Now remembering that $\displaystyle x = \sin{\theta}$ that means $\displaystyle \theta = \arcsin{x}$ and $\displaystyle \cos{\theta} = \sqrt{1 - \sin^2{\theta}} = \sqrt{1 - x^2}$.

So

$\displaystyle \frac{1}{2}\theta - \frac{1}{4}\sin{2\theta} + C = \frac{1}{2}\theta - \frac{1}{2}\sin{\theta}\cos{\theta} + C$

$\displaystyle = \frac{1}{2}\arcsin{x} - \frac{1}{2}x\sqrt{1 - x^2} + C$. - Jul 13th 2010, 08:19 PMkhch313
Thank you!

- Jul 14th 2010, 08:56 AMtom@ballooncalculus
Just in case a picture helps with the other...

http://www.ballooncalculus.org/asy/internal/three.png

... where... (key in spoiler)

__Spoiler__:

Do long division to split up the improper fraction,

$\displaystyle \displaystyle{\frac{u^2}{1 + u}\ =\ \frac{u(1 + u) - (1 + u) + 1}{1 + u}}$

__Spoiler__:

________________________________________

Don't integrate - balloontegrate!

Balloon Calculus; standard integrals, derivatives and methods

Balloon Calculus Drawing with LaTeX and Asymptote! - Jul 14th 2010, 09:52 AMkhch313
- Jul 14th 2010, 05:13 PMProve It
Or without a picture...

$\displaystyle \int{\frac{1}{1 + \sqrt[3]{x}}\,dx}$.

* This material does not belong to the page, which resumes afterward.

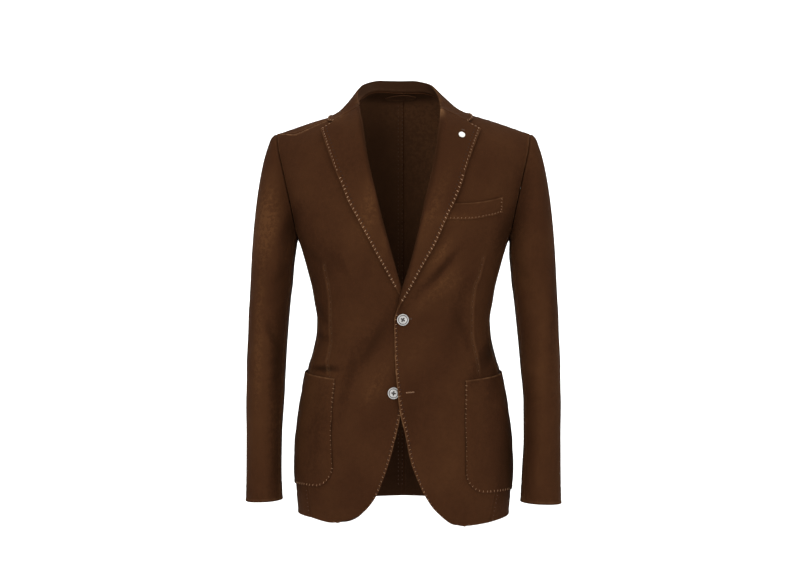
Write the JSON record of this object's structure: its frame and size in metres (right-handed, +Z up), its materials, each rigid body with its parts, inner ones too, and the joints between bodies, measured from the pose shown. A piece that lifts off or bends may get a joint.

Let $\displaystyle u = \sqrt[3]{x}$ so that $\displaystyle x = u^3$ and $\displaystyle dx = 3u^2\,du$.

So the integral becomes

$\displaystyle \int{\left(\frac{1}{1 + u}\right)3u^2\,du}$

$\displaystyle = 3\int{\frac{u^2}{1 + u}\,du}$

$\displaystyle = 3\int{u - 1 + \frac{1}{1 + u}\,du}$

$\displaystyle = 3\left(\frac{1}{2}u^2 - u + \ln{|1+u|} + C\right)$.

Now substitute your terminals, remembering that if $\displaystyle x = 0, u = 0$ and if $\displaystyle x = 1, u = 1$.